Calcio

Paulo Fonseca racconta l’incubo di Kiev: “Trenta ore senza fermarsi, ho ancora amici lì”

Paulo Fonseca, FOTO Олег Батрак VIA CC 3.0

“Un incubo. Era il 24 febbraio e dovevo partire alle 10 per il Portogallo con la famiglia, quando alle 4.30 abbiamo sentito cadere le prime bombe. Ci siamo spaventati. Il mio amico Srna (dirigente dello Shakhtar) mi ha invitato ad andare all’hotel Opera, dove c’era la squadra. Ci siamo rifugiati in un bunker. C’era De Zerbi, c’erano i brasiliani con le famiglie. I bambini dormivano per terra nei sacchi a pelo. Avevamo paura“. E’ il racconto dell’ex tecnico della Roma, Paulo Fonseca che come De Zerbi è riuscito a lasciare l’Ucraina solo ad invasione iniziata. “Poi la mia ambasciata ha organizzato un mini-van e in tre famiglie siamo partiti verso la Moldavia.
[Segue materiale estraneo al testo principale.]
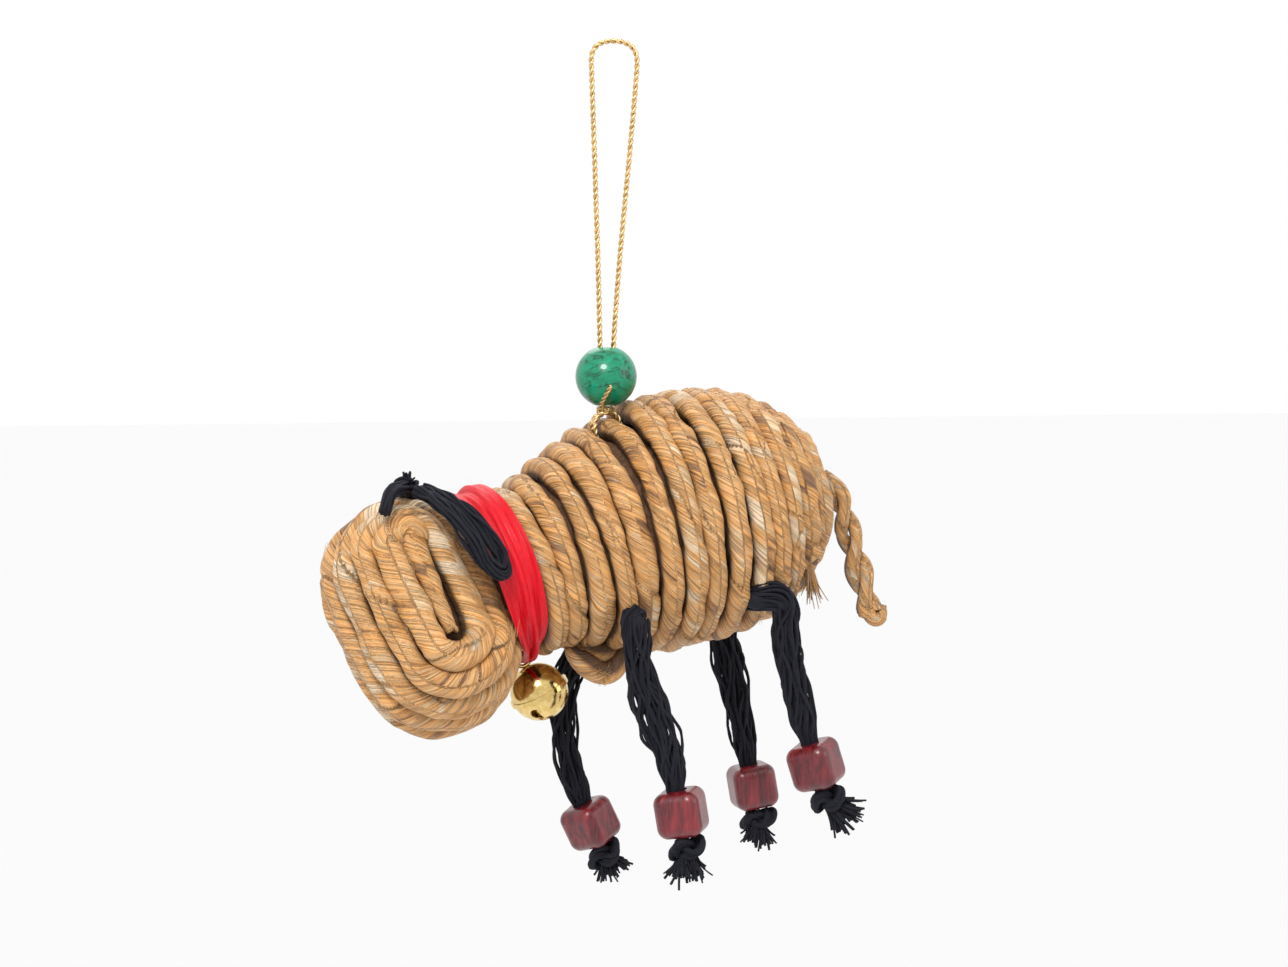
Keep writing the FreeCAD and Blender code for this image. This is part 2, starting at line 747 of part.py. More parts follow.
# ---------------------------------------------------------------- jingle bell

bell_lean = math.radians(BELL_TILT)
UP_BELL = FreeCAD.Vector(-math.sin(bell_lean), 0, math.cos(bell_lean))
EYE_TO_BELL = size("bell_radius") + size("shank_radius") + size("shank_wire_radius") - 0.1
BELL_CENTRE = EYE - UP_BELL * EYE_TO_BELL
BELL = FreeCAD.Placement(BELL_CENTRE, FreeCAD.Rotation(ACROSS, -BELL_TILT))
print(f"the bell's middle stands at {BELL_CENTRE.x:.3f}, {BELL_CENTRE.z:.3f}")


def half_shell(name, low, high, seam_from):
    """Half of the bell's ball, hollow, with its half of the seam."""
    ball = primitive("Sphere", name + "_ball", BELL, Radius="dim.bell_radius")
    ball.Angle1, ball.Angle2 = low, high
    base = BELL.multiply(FreeCAD.Placement(FreeCAD.Vector(0, 0, seam_from), FreeCAD.Rotation()))
    seam = primitive(
        "Cylinder", name + "_seam", base, Radius="dim.bell_radius + dim.bell_seam", Height="dim.bell_wall"
    )
    hollow = primitive("Sphere", name + "_hollow", BELL, Radius="dim.bell_radius - dim.bell_wall")
    return cut(name + "_shell", fused(name + "_solid", [ball, seam]), hollow)


node(half_shell("bell_top", 0, 90, 0.0), "bell_top_shell")

lower = half_shell("bell_low", -90, 0, -size("bell_wall"))
slots = []
for name, turn in (("slot_a", 0), ("slot_b", 90)):
    slot = doc.addObject("Part::Box", name)
    bind(
        slot,
        Length="2 * dim.bell_radius + 2",
        Width="dim.bell_slot",
        Height="dim.bell_radius",
    )
    slot.Placement = BELL.multiply(
        FreeCAD.Placement(FreeCAD.Vector(), FreeCAD.Rotation(UP, 45 + turn))
    ).multiply(
        FreeCAD.Placement(
            FreeCAD.Vector(
                -size("bell_radius") - 1,
                -size("bell_slot") / 2,
                -size("bell_radius") - size("bell_slot_top") - 1.0,
            ),
            FreeCAD.Rotation(),
        )
    )
    slots.append(slot)
    along_slot = BELL.Rotation.multVec(
        FreeCAD.Rotation(UP, 45 + turn).multVec(FreeCAD.Vector(1, 0, 0))
    )
    middle = BELL.multVec(FreeCAD.Vector(0, 0, -size("bell_slot_top") - 1.0))
    hole = primitive(
        "Cylinder",
        name + "_ends",
        standing(middle - along_slot * (size("bell_radius") + 1), along_slot),
        Radius="dim.bell_slot",
    )
    hole.Height = 2 * size("bell_radius") + 2
    slots.append(hole)
node(cut("bell_claws", lower, fused("bell_slots", slots)), "bell_claw_shell")

eye = primitive(
    "Torus",
    "bell_eye",
    standing(EYE, ACROSS),
    Radius1="dim.shank_radius",
    Radius2="dim.shank_wire_radius",
)
node(eye, "bell_shank")
pea_drop = size("bell_radius") - size("bell_wall") - size("pea_radius") - 0.05
pea = primitive("Sphere", "pea_ball", standing(BELL_CENTRE + UP * -pea_drop), Radius="dim.pea_radius")
node(pea, "bell_pea")

# ---------------------------------------------------------------- check and write

doc.recompute()
for obj in doc.Objects:
    if "Invalid" in obj.State or "Error" in obj.State:
        raise RuntimeError(f"{obj.Label} failed: {obj.State}")
os.makedirs("parts", exist_ok=True)
for obj in nodes:
    if obj.Shape.isNull() or not obj.Shape.isValid() or not obj.Shape.Solids:
        raise RuntimeError(f"{obj.Label} has no valid solid")
    obj.Shape.exportStep(f"parts/{obj.Label}.step")
print(f"{len(nodes)} sub-parts written")
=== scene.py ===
"""A hanging goat ornament of twisted leaf rope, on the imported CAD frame. Metres, head towards -X, +Z up."""

import math

import bpy
import numpy as np
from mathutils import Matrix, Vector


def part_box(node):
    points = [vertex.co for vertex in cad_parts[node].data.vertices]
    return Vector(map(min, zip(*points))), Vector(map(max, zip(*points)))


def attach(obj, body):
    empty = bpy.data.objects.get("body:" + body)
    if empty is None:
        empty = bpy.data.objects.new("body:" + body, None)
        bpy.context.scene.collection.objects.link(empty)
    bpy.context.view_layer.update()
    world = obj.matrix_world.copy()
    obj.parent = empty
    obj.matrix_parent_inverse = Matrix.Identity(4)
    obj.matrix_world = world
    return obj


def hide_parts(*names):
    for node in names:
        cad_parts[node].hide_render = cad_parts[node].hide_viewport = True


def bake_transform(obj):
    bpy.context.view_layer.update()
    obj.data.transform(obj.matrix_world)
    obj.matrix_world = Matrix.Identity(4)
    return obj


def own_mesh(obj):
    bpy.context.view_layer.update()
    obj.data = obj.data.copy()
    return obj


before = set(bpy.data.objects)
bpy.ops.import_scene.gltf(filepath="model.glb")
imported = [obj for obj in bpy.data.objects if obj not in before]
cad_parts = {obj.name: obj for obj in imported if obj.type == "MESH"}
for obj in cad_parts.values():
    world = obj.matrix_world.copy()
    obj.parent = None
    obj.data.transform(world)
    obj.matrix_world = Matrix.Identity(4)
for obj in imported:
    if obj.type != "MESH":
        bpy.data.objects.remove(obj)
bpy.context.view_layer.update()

MM = 0.001
ACROSS = np.array([0.0, 1.0, 0.0])


def mm(*values):
    """A point or size given in millimetres, in metres."""
    return np.array(values, float) * MM


# ---------------------------------------------------------------- the shape that part.py fixes

ROPE_PITCH = 3.9 * MM
BODY_CENTRE = mm(8.0, 0, -82.6)
BODY_RISE = math.radians(12.5)
SPINE_BEND = 143 * MM
BARREL_RADIUS = 20.0 * MM
NECK_TURN_RADIUS = 12.4 * MM
NECK_RUN = 32.0 * MM
BARREL_REAR = 27.0 * MM
RUMP_FULLNESS = 2.5
WIDEST_AT = 3.5 * MM
NECK_AT = -25.0 * MM
HITCH_SINK = 0.8 * MM

HEAD_CENTRE = mm(-33.1, 0, -97.0)
HEAD_LEAN = math.radians(20.0)
HEAD_ROLL = math.radians(28.0)
HEAD_HALF_RUN = 6.6 * MM
HEAD_DEPTH = 11.4 * MM
HEAD_WIDTH = 13.3 * MM

RIBBON_CENTRE = mm(-20.6, 0, -90.3)
RIBBON_LEAN = math.radians(21.0)
RIBBON_RADIUS = 15.0 * MM

# each leg's hip, then its bends on the way to its bead
LEGS = {
    "front_left": [mm(-1.5, -16.8, -97.5), mm(-0.5, -16.8, -108.0), mm(5.2, -16.8, -120.3)],
    "front_right": [mm(6.2, 16.8, -101.0), mm(-1.8, 16.8, -108.8), mm(-1.4, 16.8, -125.2)],
    "rear_left": [mm(26.0, -16.6, -95.2), mm(25.8, -16.6, -102.2), mm(28.9, -16.6, -114.5)],
    "rear_right": [mm(27.1, 16.6, -95.2), mm(29.0, 16.6, -105.2), mm(32.6, 16.6, -120.2)],
}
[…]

È stato un viaggio terribile – ha detto in un’intervista alla Gazzetta dello Sport – Trenta ore senza fermarsi mai, incolonnati a volte a 5 km/h, con gli aerei che ci passavano sulla testa, i posti di blocco, mentre la gente intorno non trovava né carburante né cibo. Solo quando sono arrivato al confine con la Romania ho cominciato a rilassarmi, ma si fa per dire. Mia moglie piange in continuazione, perché abbiamo amici e parenti in tutta l’Ucraina. Ora, tramite la mia federazione, sono diventato ambasciatore per la pace e ci adoperiamo per trovare alloggio, lavoro e scuola ai profughi. Una piccola parte, naturalmente, dei due milioni di quelli che stanno fuggendo”.